Could you elaborate on the process of acquiring the art residency? How did you shape your research proposal and how did it change once you got there?

Prior to my arrival, the art residency received and accepted my proposal on creating a visual research that delved into the possible social issues on how the iconic culture of the Rajasthani Turban is being culturally preserved or not. How does the community see it? What were the tensions involved in its practice? And how has a past tradition evolved into the present times? Those were some of the questions I initially formulated. Facing its complexity, it was impossible to lay my eyes on one specific aspect of Rajasthani culture. Understanding the Rajasthani turban, perhaps the most evident and main symbol of their identity, required me to take a wider look at what was happening in everyday life in rural Rajasthan. I had to deconstruct what my eyes were looking at in order for me to construct an understanding of it.

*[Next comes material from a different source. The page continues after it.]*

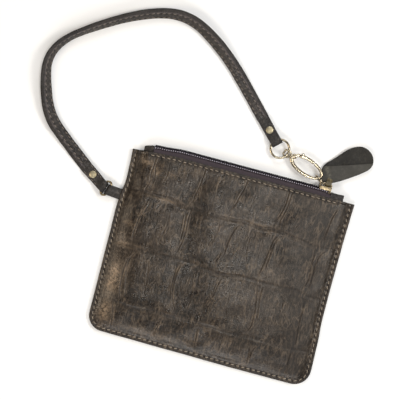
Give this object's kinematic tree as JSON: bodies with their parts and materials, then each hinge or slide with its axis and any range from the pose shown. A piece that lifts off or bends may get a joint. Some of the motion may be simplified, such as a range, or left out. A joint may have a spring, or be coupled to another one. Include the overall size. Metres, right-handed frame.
{
  "type": "wristlet wallet",
  "caption": "Flat zipped leather wristlet pouch with a stitched edge, a leaf shaped zip pull, and a riveted wrist strap clipped to the zip slider by a swivel clasp.",
  "frame": {"origin": "middle of the pouch's flat back face, on the surface it lies on", "axes": "+X along the zip towards its closed end, +Y towards the zip, +Z out of the decorated front"},
  "size_m": [0.2661, 0.2551, 0.0107],
  "materials": {
    "croc_leather": "glossy crocodile-embossed leather, dark brown",
    "strap_leather": "semi-gloss fine-grained leather, dark brown",
    "leaf_dark_leather": "dark textured leather",
    "leaf_grey_leather": "smooth grey-green leather",
    "lining": "woven black lining cloth",
    "zip_tape": "woven purple-brown zip tape",
    "zip_coil": "dark nylon coil",
    "hardware": "polished pale antique gold plating",
    "spring_steel": "drawn spring wire",
    "thread": "waxed brown thread"
  },
  "bodies": {
    "root": {"back_panel": "croc_leather", "back_lining": "lining", "front_panel": "croc_leather", "front_lining": "lining", "seam_thread": "thread", "zip_edge_thread": "thread", "zip_tape_front": "zip_tape", "zip_tape_back": "zip_tape", "zip_coil_front": "zip_coil", "zip_coil_back": "zip_coil", "zip_tab_left": "strap_leather", "zip_tab_right": "strap_leather", "side_tab": "strap_leather", "strap_loop_left": "strap_leather", "rivet_left": "hardware", "wrist_strap": "strap_leather"},
    "side_ring": {"side_ring": "hardware"},
    "slider": {"slider": "hardware"},
    "pull_ring": {"pull_ring": "hardware"},
    "leaf": {"leaf_back": "leaf_dark_leather", "leaf_front": "leaf_grey_leather", "leaf_loop": "leaf_grey_leather"},
    "strap_end": {"strap_loop_right": "strap_leather", "rivet_right": "hardware"},
    "o_ring": {"o_ring": "hardware"},
    "swivel": {"swivel_eye": "hardware"},
    "clasp": {"clasp_frame": "hardware", "gate_pin": "hardware", "gate_spring": "spring_steel"},
    "gate": {"clasp_gate": "hardware"}
  },
  "joints": [
    {"name": "zip_slide", "type": "slide", "parent": "root", "child": "slider", "axis": [-1, 0, 0], "range_m": [0, 0.118]},
    {"name": "strap_end_slide", "type": "slide", "parent": "root", "child": "strap_end", "axis": [-1, 0, 0], "range_m": [0, 0.118], "deforming": ["wrist_strap"]},
    {"name": "pull_ring_turn", "type": "hinge", "parent": "slider", "child": "pull_ring", "pos_m": [0.0606, 0.0808, 0.0054], "axis": [0, 0, 1], "range_deg": [-12, 3]},
    {"name": "leaf_lift", "type": "hinge", "parent": "slider", "child": "leaf", "pos_m": [0.0637, 0.08235, 0.004], "axis": [1, 0, 0], "range_deg": [0, 85]},
    {"name": "o_ring_swing", "type": "hinge", "parent": "strap_end", "child": "o_ring", "pos_m": [0.01632, 0.10404, 0.00245], "axis": [-0.7254, -0.6884, 0], "range_deg": [0, 2]},
    {"name": "swivel_swing", "type": "hinge", "parent": "o_ring", "child": "swivel", "pos_m": [0.02787, 0.09654, 0.0036], "axis": [-0.333, -0.9429, 0], "range_deg": [0, 3]},
    {"name": "clasp_spin", "type": "hinge", "parent": "swivel", "child": "clasp", "pos_m": [0.03063, 0.09557, 0.0036], "axis": [0.9429, -0.333, 0], "range_deg": [-12, 6]},
    {"name": "gate_pivot", "type": "hinge", "parent": "clasp", "child": "gate", "pos_m": [0.03361, 0.09621, 0.0036], "axis": [0, 0, -1], "range_deg": [0, 22], "stiffness_Nm_per_rad": 0.002, "springref_deg": -8.59},
    {"name": "side_ring_swing", "type": "hinge", "parent": "root", "child": "side_ring", "pos_m": [-0.09731, 0.03459, 0.0025], "axis": [0.309, 0.9511, 0], "range_deg": [-4, 4]}
  ],
  "couplings": [
    {"joint": "strap_end_slide", "follows": "zip_slide", "ratio": 1}
  ]
}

Once there, what was your departure point? Could you explain your creative process?

Adapting to the local routine on the farm, visiting the locals’ houses (being welcome with dum wali chai before I even said Ram Ram), studios, places of work, places of worship, places of entertainment, and anything/everything (like delicious vegetarian local meals that you could never say no to, not even if you were full) that involve a day-to-day routine for the villagers of Andore is where I centered my creative process.

As the days passed, I started creating small photographic and textiles designs typologies records, as a visual method to illustrate and document what I was experiencing while interacting with their culture. It was this process that served me as a tool to visualize the complex and beautiful intensity that is lived in rural Rajasthan, as it exists in other parts of India where there is a vast diversity of other subcultures. Typology has the ability to reshape perceptions, I used it to create a connection between objects that show no visual relationship, while also highlighting differences that could be used as a comparison to other subcultures.